Critics of nuclear energy point to the destructive capabilities of failed reactors and long-lasting effects of radioactive energy as reasons of pessimism. According to USA Today, the Union of Concerned Scientists cited “serious safety problems” that plague U.S. Nuclear plants as a main reason for halting nuclear energy programs.
Of course, nuclear breakdowns certainly are possible. The most recent example is the Fukushima Daiichi nuclear crisis in Japan on March 11, 2011, in which three workers died*. A steam explosion at Mihama Nuclear Power Plant in Fukui Prefecture in Japan killed four workers and injured seven more. A severely-corroded control rod forced a 24-month closure of the Davis-Besse reactor in Oak Harbor, Ohio beginning February 2002. The radioactive aftermath of the Chernobyl disaster of 1986 continues to plague the area, with a large exclusion zone remaining in force.
Proponents of nuclear power plants point to the safety measures already in place and attempts to increase the safety of nuclear energy. Safety systems at nuclear power plants include the reactor protection system (RPS), essential service water system (ESWS), emergency cooling system (ECS), emergency electrical systems (ECS), containment systems, standby gas treatment and ventilation and radiation protection. All of these systems work to immediately stop the nuclear reaction in case of an emergency. The RPS terminates the nuclear reaction, stopping the production of heat, so that other systems can remove decay heat from the reactor’s core. Not all heat removal systems exist in all nuclear reactors. Every nuclear reactor has some combination of systems to remove decay heat from the core.
In evaluating whether Black Swan Theory contributes to the anti-nuclear sentiment, one must consider whether such events were isolated outliers or part of a larger trend in nuclear energy.

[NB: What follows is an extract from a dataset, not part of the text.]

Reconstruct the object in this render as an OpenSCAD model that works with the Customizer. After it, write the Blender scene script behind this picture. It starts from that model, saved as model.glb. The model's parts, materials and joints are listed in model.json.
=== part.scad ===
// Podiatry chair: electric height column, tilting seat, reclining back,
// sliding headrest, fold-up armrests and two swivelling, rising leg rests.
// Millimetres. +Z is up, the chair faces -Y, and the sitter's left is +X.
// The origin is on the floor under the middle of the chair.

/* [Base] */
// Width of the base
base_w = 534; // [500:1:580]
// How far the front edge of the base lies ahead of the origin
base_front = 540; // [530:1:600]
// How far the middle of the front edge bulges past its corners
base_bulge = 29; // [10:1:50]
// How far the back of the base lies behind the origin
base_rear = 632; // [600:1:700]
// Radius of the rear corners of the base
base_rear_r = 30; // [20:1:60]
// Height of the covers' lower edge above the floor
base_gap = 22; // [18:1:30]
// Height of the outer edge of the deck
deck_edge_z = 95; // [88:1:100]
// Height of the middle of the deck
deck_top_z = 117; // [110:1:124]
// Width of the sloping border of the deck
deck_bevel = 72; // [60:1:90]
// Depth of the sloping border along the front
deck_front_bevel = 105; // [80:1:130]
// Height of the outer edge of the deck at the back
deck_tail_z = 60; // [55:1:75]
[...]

The Fukushima Daiichi disaster was unpredictable. This accident occurred after Japan suffered the worst earthquake in recorded history, which resulted in the malfunction of the nuclear reactor Most nuclear experts would have agreed, before the fact, that if such an impact occurred in the location where it did occur, a nuclear accident would result. Of course, even the best technologies at our disposal today cannot predict all of the effects that earthquakes can cause. Variables such as urban layouts vary across the world, and in these cases, only hindsight is 20/20.
The Mihama and Oak Harbor incidents were results of human error, not the inherent danger of nuclear energy. The Mihama Nuclear Power Plant accident was a steam, not a nuclear, accident. The burst pipe had not been replaced or even checked for corrosion in 27 years. In Oak Harbor, Ohio, corrosion on a control rod could have, and should have, been both predicted and addressed long before the point at which the plant had to be shut down for two years.
Britain’s Health and Safety Executive has stated that there is a “million to one chance of an accident at a nuclear power plant killing people living nearby,” and that “such a level would equate to the average annual risk of dying in a traffic accident.”
A report from the Nuclear Energy Agency of the Organization for Economic Co-Operation and Development (OECD) states, “For OECD countries, frequency-consequence curves show that the risk of a nuclear accident with more than 100 latent fatalities is a factor of ten or more lower than the risk of an accident with 100 immediate fatalities from coal, oil, natural gas or hydro energy chains, and almost a factor of one thousand lower than the risk from liquefied petroleum gas (LPG).”
As the statistics show, well-managed nuclear programs pose less risk than other programs which we view as “safe”. The best way to change public opinion about the likelihood of nuclear accidents is to make more information available not only about the safety procedures in nuclear reactors, but also about the true causes of recent nuclear accidents—failure to arrest corrosion in two cases and an overwhelming natural disaster in the third case. Only by doing so will humans be able to driven by reliable statistics instead of the black shroud of the black swan.
Note: Related to the points made in Elaine’s post, the IAEA is currently undertaking a significant review of Japan’s reactor fleet:
The preliminary report from the IAEA team to the Japanese government said NISA and nuclear operators had “promptly addressed” emergency safety measures after the accident at Fukushima Daiichi. It contained a range of recommendations to NISA to ensure thorough and lasting improvements in safety are made… The ‘secondary assessment’ of Japan’s program will be an overall evaluation that relates closely to the stress tests carried out in the European Union and elsewhere. However, the IAEA said the secondary assessment is to “inform whether to continue or halt operations,” implying that permanent closure of nuclear sites is a possibility. Many improvements to safety, site preparation and emergency management have been recommended in other countries, but none have so far suggested the permanent shutdown of a nuclear facility.